Mounting the lip on all fours, Buggaboo checks his immediate front and smells the air. The witch doctor is in, there’s nigh a question about that, but he’s not in front. If ever there existed a moment for ‘Boo to jam, this certainly must be it – the flying squirrel leaps, stretches his limbs, and the gliders engage.
Using his tail to strafe and bank between tree branches and tall trunks, the flying squirrel glides through the forest like a leaf flits through the air: gracefully, with a beautiful intelligence guiding its movements. When he touches down, he does so with his back paws first. The menace screams from behind before his front paws follow suit.
Panic. ‘Heart racing, losing breath,’ Buggaboo thinks to himself. ‘I can’t think, can’t process. It’s coming, it heard me, it’ll have me. I’m ‘munked.’
Then he sees the long rock pile and he stops his nonthinking.
The silent flapping of starved wings looms from behind. Buggaboo can feel the presence of the thing, the harpy reject with razors for feet and a bloodlust to rival the hawks, an unfeeling feathered blaspheme who fears the light of day. Buggaboo’s a nocturne as well, but not strictly; how ironic, by mimicking the behavior of tonight’s foe he could have avoided this encounter altogether, but I digress; Buggaboo makes his approach with the owl trailing far behind.

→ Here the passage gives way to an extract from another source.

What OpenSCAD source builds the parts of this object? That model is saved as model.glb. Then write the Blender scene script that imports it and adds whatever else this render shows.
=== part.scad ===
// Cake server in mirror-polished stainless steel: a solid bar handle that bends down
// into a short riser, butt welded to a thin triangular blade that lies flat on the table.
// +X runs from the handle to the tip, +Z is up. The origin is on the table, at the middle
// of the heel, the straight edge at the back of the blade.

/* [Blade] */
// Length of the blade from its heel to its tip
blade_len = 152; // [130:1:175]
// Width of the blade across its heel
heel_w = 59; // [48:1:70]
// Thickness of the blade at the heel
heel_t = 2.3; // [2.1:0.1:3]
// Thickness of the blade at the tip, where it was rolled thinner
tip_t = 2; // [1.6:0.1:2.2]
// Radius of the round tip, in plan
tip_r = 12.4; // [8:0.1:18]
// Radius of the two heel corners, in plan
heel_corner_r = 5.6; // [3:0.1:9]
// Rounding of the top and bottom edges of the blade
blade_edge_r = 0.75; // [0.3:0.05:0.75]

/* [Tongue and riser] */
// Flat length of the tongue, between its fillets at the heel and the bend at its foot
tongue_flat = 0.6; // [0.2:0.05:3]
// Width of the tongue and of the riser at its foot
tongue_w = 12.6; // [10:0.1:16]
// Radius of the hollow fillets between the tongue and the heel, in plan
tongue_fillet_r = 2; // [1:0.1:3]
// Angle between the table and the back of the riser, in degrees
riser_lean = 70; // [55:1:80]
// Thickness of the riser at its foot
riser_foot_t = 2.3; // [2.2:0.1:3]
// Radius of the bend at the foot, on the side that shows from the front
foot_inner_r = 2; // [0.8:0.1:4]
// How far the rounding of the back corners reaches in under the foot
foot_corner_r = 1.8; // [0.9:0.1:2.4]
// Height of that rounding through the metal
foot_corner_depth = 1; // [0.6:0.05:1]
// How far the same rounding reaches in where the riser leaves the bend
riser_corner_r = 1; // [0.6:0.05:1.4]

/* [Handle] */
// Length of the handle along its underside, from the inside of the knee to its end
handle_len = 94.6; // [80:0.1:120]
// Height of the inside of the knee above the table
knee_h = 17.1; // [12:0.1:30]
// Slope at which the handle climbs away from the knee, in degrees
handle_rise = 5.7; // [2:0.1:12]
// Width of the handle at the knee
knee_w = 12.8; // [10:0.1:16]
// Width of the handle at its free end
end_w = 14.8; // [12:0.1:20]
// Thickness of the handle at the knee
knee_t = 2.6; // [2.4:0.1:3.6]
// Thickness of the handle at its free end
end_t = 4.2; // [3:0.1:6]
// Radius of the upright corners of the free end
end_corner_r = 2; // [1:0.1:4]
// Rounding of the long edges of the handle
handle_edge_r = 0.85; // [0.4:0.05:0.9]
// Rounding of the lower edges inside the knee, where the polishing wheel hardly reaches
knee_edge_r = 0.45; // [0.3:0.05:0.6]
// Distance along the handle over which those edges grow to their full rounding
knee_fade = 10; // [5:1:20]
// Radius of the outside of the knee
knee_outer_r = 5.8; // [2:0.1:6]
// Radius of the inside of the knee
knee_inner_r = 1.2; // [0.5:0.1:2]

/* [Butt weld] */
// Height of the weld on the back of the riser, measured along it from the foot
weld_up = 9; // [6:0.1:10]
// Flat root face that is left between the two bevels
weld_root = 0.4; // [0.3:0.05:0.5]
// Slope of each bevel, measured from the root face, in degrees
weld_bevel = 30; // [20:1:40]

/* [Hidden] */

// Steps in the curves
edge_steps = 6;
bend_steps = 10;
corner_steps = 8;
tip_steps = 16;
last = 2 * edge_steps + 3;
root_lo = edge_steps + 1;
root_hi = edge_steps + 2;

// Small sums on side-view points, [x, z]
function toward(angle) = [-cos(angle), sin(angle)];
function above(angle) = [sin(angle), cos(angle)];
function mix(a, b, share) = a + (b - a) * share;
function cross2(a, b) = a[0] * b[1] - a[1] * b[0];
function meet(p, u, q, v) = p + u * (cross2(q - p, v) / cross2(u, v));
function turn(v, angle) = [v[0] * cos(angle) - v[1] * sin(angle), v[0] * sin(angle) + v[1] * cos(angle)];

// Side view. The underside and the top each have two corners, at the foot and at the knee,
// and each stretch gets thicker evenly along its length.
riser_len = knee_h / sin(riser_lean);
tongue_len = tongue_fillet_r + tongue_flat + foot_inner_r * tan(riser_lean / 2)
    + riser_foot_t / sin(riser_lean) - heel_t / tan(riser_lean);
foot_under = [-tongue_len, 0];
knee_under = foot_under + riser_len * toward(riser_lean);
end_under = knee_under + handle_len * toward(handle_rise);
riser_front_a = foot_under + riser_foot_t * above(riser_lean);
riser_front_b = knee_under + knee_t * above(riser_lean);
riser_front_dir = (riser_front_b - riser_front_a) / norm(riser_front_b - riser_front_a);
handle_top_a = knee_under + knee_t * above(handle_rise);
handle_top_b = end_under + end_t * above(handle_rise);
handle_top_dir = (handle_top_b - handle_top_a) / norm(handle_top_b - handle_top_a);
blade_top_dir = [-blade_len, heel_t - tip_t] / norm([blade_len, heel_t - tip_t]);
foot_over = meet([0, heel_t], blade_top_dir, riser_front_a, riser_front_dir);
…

‘A painfully fruitless endeavor,’ the flying squirrel concludes after considering the efforts of his enemy. If his memory serves true, this long rock pile should extend to the shore across the Northern Leg from the larger of the two islands before sliding down into the water; this is fortuitous for Buggaboo. He’ll be gliding through the open air after all, but not quite through the sky, not up at canopy level. The devilbird will go hungry another night.